This appeal raises only this point. There is no dispute but that Jimmie Dane Burke wilfully and intentionally attacked FBI Agent Robert L. Wertman, who was photographing incidents of violence occurring during a civil rights march in Bogalusa, Louisiana. Although there may have been evidence in this trial sufficient to have warranted a jury in finding that Burke actually had knowledge of the identity of Agent Wertman, this is unimportant because at a charge conference and in the actual charge to the jury, the trial court stated that such knowledge is not essential to a conviction, if the jury found that the assault, defined by the court to require wilfulness and intent, actually occurred on an agent of the United States while actually engaged in the performance of his duties.

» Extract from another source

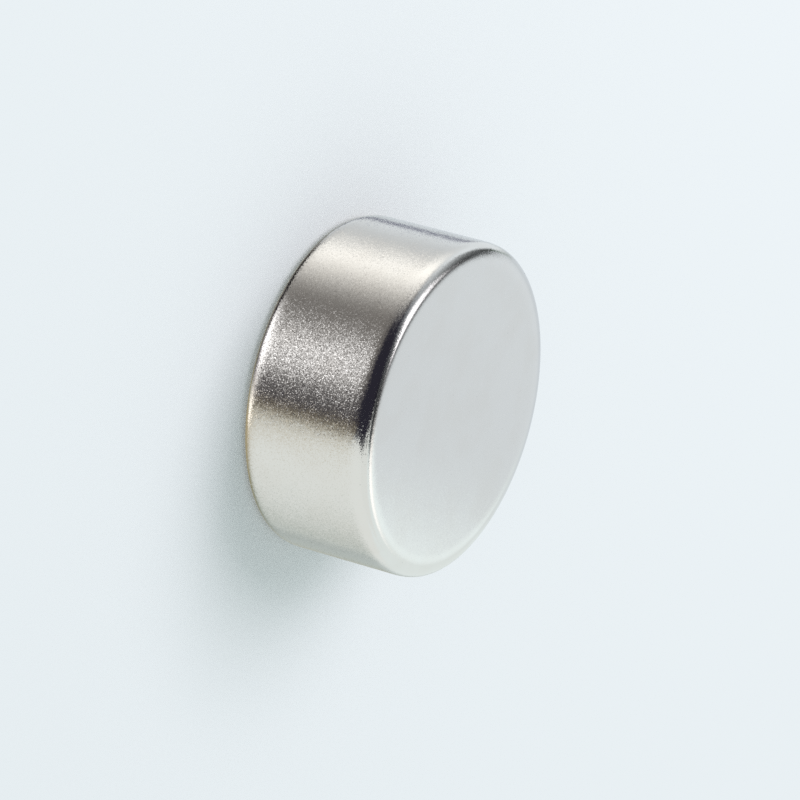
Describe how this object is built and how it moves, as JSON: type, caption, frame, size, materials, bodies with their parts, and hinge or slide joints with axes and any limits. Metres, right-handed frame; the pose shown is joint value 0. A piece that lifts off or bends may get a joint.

This case is controlled by the recent decision of this court in the case of Pipes v. United States, 5 Cir., 399 F.2d 471 (dec. July 30, 1968). However, in light of the concurring opinion by Judge Godbold in that case it may be appropriate to point out that a case based upon Section 111, as construed by this court, is not submitted to the jury without a charge that the "assault" must be an intentional act wilfully done without legal excuse. The trial court here carefully charged the jury in defining the term "assault":


"Any intentional and unlawful threat or attempt to commit injury upon the person of another, when coupled with an apparent present ability so to do, and an intentional display of force such as to place the victim in reasonable apprehension of immediate bodily harm constitutes an assault. An assault may be committed without actually touching, striking, or committing bodily harm to another."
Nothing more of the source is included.